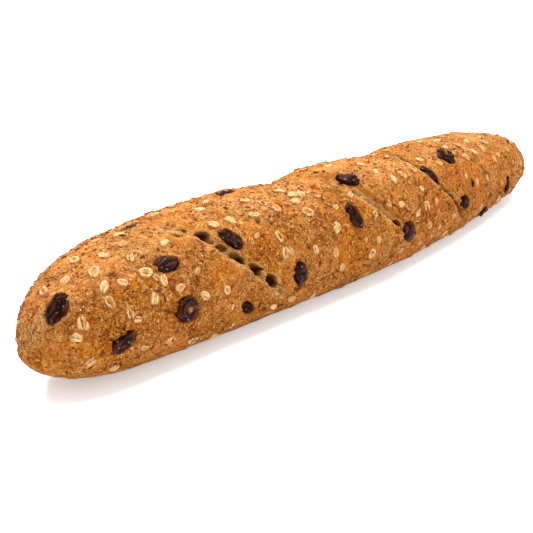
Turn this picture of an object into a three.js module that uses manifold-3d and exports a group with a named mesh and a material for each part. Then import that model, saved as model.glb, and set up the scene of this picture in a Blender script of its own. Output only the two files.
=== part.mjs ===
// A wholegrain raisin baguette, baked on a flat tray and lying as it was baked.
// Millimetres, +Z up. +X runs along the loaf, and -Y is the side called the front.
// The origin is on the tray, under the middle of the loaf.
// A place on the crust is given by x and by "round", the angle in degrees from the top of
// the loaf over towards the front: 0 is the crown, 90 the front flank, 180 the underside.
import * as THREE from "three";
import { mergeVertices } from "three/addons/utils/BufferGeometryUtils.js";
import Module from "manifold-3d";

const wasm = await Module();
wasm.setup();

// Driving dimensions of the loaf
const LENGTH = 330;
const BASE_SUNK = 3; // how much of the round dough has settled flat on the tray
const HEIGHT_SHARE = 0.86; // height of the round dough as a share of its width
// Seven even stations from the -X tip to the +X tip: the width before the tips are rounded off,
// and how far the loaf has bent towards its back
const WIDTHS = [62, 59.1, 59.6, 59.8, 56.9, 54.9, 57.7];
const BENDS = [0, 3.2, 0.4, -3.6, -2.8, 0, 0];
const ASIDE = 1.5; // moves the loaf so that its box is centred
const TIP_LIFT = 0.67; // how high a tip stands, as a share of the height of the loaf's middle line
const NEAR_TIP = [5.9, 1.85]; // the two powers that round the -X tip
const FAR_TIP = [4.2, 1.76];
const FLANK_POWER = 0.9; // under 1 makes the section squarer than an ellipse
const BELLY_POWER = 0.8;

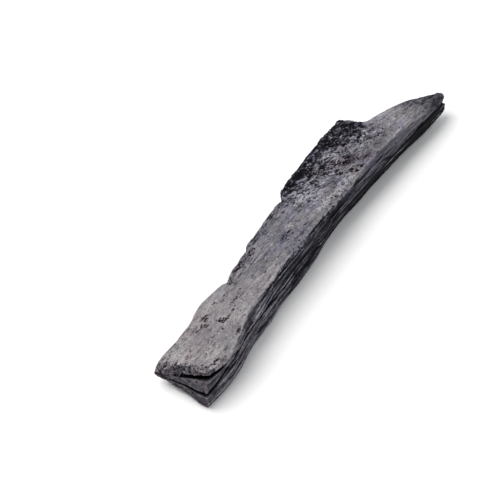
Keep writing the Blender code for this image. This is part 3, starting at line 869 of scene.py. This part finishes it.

GIVEN EXERCISE -
All of the entries need to be reproduced exactly; please write them out.

THE ANSWER -
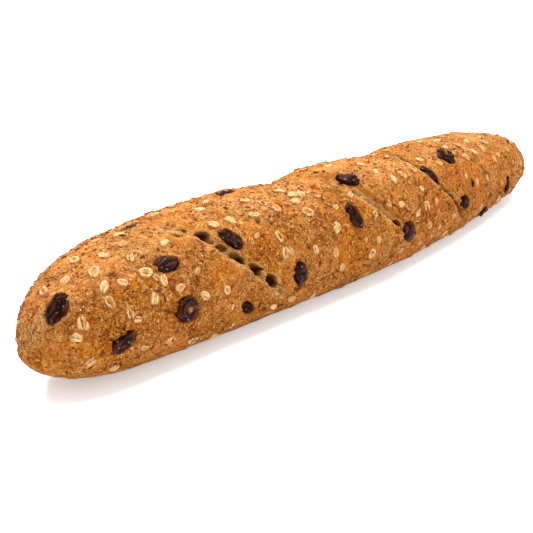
Turn this picture of an object into a three.js module that uses manifold-3d and exports a group with a named mesh and a material for each part. Then import that model, saved as model.glb, and set up the scene of this picture in a Blender script of its own. Output only the two files.
=== part.mjs ===
// A wholegrain raisin baguette, baked on a flat tray and lying as it was baked.
// Millimetres, +Z up. +X runs along the loaf, and -Y is the side called the front.
// The origin is on the tray, under the middle of the loaf.
// A place on the crust is given by x and by "round", the angle in degrees from the top of
// the loaf over towards the front: 0 is the crown, 90 the front flank, 180 the underside.
import * as THREE from "three";
import { mergeVertices } from "three/addons/utils/BufferGeometryUtils.js";
import Module from "manifold-3d";

const wasm = await Module();
wasm.setup();

// Driving dimensions of the loaf
const LENGTH = 330;
const BASE_SUNK = 3; // how much of the round dough has settled flat on the tray
const HEIGHT_SHARE = 0.86; // height of the round dough as a share of its width
// Seven even stations from the -X tip to the +X tip: the width before the tips are rounded off,
// and how far the loaf has bent towards its back
const WIDTHS = [62, 59.1, 59.6, 59.8, 56.9, 54.9, 57.7];
const BENDS = [0, 3.2, 0.4, -3.6, -2.8, 0, 0];
const ASIDE = 1.5; // moves the loaf so that its box is centred
const TIP_LIFT = 0.67; // how high a tip stands, as a share of the height of the loaf's middle line
const NEAR_TIP = [5.9, 1.85]; // the two powers that round the -X tip
const FAR_TIP = [4.2, 1.76];
const FLANK_POWER = 0.9; // under 1 makes the section squarer than an ellipse
const BELLY_POWER = 0.8;

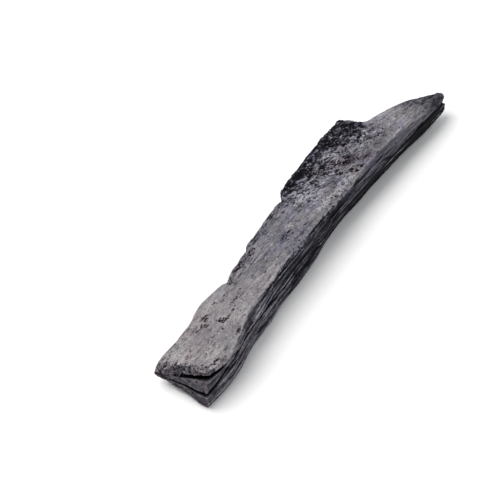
Keep writing the Blender code for this image. This is part 3, starting at line 869 of scene.py. This part finishes it.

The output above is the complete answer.